Deconvolution for Relu - flow the values backward as it is where value in the filter is greater than 0.

relu deconvulotion

Guided Backpropagation - taking the intersection of the concept of Backward pass and the deconvolution.

guided backpropagation

Final Result:

guided backpropagation example

Implementation

See the full implementation at GitHub or at Kaggle.

Result obtained:

guided backpropagation result

Deep Dream

Based on the works [30-34]

DeepDream is an experiment that visualizes the patterns learned by a neural network. Similar to when a child watches clouds and tries to interpret random shapes, DeepDream over-interprets and enhances the patterns it sees in an image. It does so by forwarding an image through the network, then calculating the gradient of the image with respect to the activations of a particular layer. The image is then modified to increase these activations, enhancing the patterns seen by the network, and resulting in a dream-like image.

It is almost only used in generative art but i do think that it can be used to interpret a network: To fully understand a network prediction, we have to understand why it gives the output but also what the network sees from inside (patterns learned). The second part is what deep dream does in an somewhat abastract and over exaggerated way. It combines the input image with the activations of a particular layer producing a dream like image. This dream like image has a lot of usefull information. It is not in a direct and very perceptible way, but we can see the patterns learned by the network for each class through these images.
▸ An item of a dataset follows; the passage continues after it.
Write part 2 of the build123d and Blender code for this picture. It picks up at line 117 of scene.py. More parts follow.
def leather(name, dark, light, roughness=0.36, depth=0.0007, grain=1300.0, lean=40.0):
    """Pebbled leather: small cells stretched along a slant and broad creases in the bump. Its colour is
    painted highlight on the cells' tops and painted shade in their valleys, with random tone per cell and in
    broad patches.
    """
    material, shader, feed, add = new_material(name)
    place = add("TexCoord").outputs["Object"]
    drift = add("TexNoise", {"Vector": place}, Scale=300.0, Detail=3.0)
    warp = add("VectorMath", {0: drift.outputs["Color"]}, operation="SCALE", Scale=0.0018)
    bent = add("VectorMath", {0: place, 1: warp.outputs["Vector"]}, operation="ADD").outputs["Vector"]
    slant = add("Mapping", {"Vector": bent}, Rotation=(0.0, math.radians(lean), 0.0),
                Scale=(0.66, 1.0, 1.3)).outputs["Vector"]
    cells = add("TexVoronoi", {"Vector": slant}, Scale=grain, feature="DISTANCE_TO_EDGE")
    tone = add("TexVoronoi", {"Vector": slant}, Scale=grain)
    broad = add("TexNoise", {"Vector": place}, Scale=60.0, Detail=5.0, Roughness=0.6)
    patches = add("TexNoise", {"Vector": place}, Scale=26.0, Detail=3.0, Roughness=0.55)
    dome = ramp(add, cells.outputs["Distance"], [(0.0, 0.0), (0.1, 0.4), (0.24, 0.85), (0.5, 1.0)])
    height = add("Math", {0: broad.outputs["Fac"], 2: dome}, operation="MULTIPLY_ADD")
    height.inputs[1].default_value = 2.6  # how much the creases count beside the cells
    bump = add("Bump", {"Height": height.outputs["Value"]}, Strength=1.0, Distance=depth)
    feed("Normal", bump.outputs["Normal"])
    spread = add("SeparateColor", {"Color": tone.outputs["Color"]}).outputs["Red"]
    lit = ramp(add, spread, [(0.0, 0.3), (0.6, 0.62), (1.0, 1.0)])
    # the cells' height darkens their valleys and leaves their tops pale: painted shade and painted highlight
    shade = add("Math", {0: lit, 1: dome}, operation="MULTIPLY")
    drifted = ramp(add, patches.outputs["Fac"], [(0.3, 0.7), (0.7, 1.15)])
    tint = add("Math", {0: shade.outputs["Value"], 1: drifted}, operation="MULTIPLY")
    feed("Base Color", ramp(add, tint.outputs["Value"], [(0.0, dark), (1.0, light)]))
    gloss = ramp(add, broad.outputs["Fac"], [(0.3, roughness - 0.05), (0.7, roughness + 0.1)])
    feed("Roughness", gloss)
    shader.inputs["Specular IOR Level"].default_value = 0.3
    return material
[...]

There is a demonstration in real time of what deep dream is: https://www.youtube.com/watch?v=DgPaCWJL7XI

We can see very dog faces and eyes. That is because the original Deep Dream network was trained on ImageNet dataset that as a lot of dogs in it. The network is just reproducing the patterns that it has learned. If we use our network instead of that trained on imagenet, we can see the patterns learned by the network. Although it is very popular in generative and artificial art i could not found any other use for this concept.

Gradient Ascent

While training neural networks, we aim to decrease loss and use gradient descent for this purpose. To maximize an activation, we use gradient ascent.

Implementation

See the full implementation at GitHub or at Kaggle.

DeepDream result

All the different implementations are present on the GitHub repository: https://github.com/franciscomesquitaAI/CNN-Interpretation

Conclusion

This work is an in-depth study of interpretability algorithms for CNNs. A total of 9 different algorithms were tested. Despite Deep Dream not being traditionally categorized as an interpretability algorithm, its intriguing potential was the reason to include it in the study. Moving forward, additional experiments are planned to further elucidate remaining ambiguities and delve into unexplored facets of all these methods capabilities.

Strengths

Overall, i have looked into and put into practice 9 different interpretability techniques for convolutional neural networks that have been popular in recent times.
This work serves as a basis for further research in the area of explainable artificial intelligence, more closely linked to computer vision and CNNs.
Various interpretability techniques are introduced here, each with its own origins. Some aim to reveal the reasoning behind the model’s output, while others focus on interpreting the internal representations of the network and how it perceives specific objects or classes. This distinction is both intriguing and significant.
Limitations
The neural network used was trained on unbalanced data and this can cause some problems. However, this was done on purpose to see if any of the methods would indicate such an issue.
I would have liked to implement the Deep SHAP method [35], which is the SHAP method (SHapley Additive exPlanations) but geared towards deep learning. This was not possible due to some technical difficulties and incompatibilities.
Future work
Implementation of different interpretability methods and their variations.
Comparison of methods, grouping methods by their operating logic, and even a comparison within those that propose to do something similar.
The ideal way to conclude and build on this work would be to carry out a full analysis of the existing literature on the interpretability of CNNs and write a comparative analysis.